Investors appear happy.

Economists predict growth.

We remain fearful.

The ‘Big Australian Short’ is still in play.

Giga

Our favourite [cough] electric-car company, Tesla Inc. [NASDAQ:TSLA], released its latest results overnight.

Certainly not to your editor’s surprise, the result was a loss. Revenue came in at US$7 billion on the nose. The loss came in at US$674.9 million.

For the fourth quarter of the annual result, revenue was almost double the comparable period from a year earlier. Good news. Trouble is, while the loss was smaller, it was a still a loss — US$121.3 million.

Of course, the Tesla fanboys still can’t get enough. The stock was down US$3.88 in regular trading, but up US$4.16 in extended-hours trading.

What investor doesn’t love it when a company takes a huge loss?

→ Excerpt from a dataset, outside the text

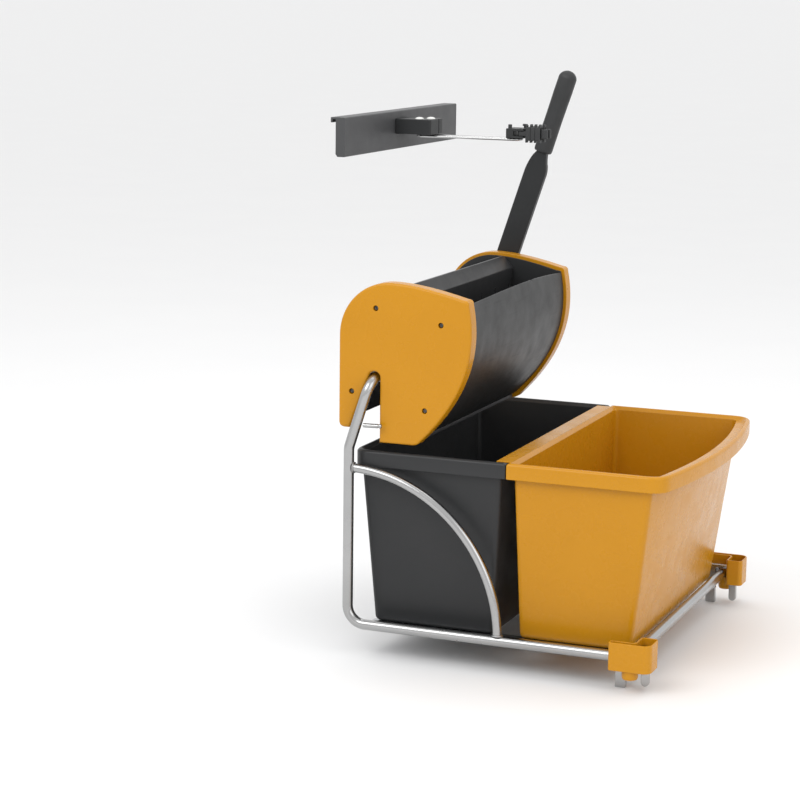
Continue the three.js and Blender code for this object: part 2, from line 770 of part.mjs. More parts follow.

And what investor doesn’t love it when a company misses targets…again? As Bloomberg notes:

Tesla has struggled to meet past production forecasts and has blamed a series of issues — including problematic seats in the Model X and too much hubris in designing the electric SUV — for missing previous quarterly and annual projections. The company delivered about 22,200 cars worldwide in the fourth quarter, bringing its total to 76,233 in 2016, less than an initial forecast for as much as 90,000.

Oh dear. As for the issues Tesla blames, we would remind Tesla that ‘problematic seats’ and ‘hubris’ are all in Tesla’s control.

We would also argue that Tesla relies solely on hubris for its seemingly ever-rising share price. We have no problem with the electric-car industry in general. We do have doubts about Tesla’s ability to meet its new targets.

Regardless, while some may consider Tesla to be a great investment, colleague Jason Stevenson says a direct investment in Tesla isn’t the only way to cash-in on the carmaker’s popularity and, dare we say it, the hubris surrounding the company.

You can find out all about it in Jason’s latest report, Gigastocks.

Perspective

Tesla’s market capitalisation is US$44.1 billion.

General Motors Company’s [NYSE:GM] market cap is US$56.7 billion.

Last year, Tesla produced 76,233 cars. In 2014, General Motors produced 6.64 million cars.

That’s all. Just thought we’d mention it.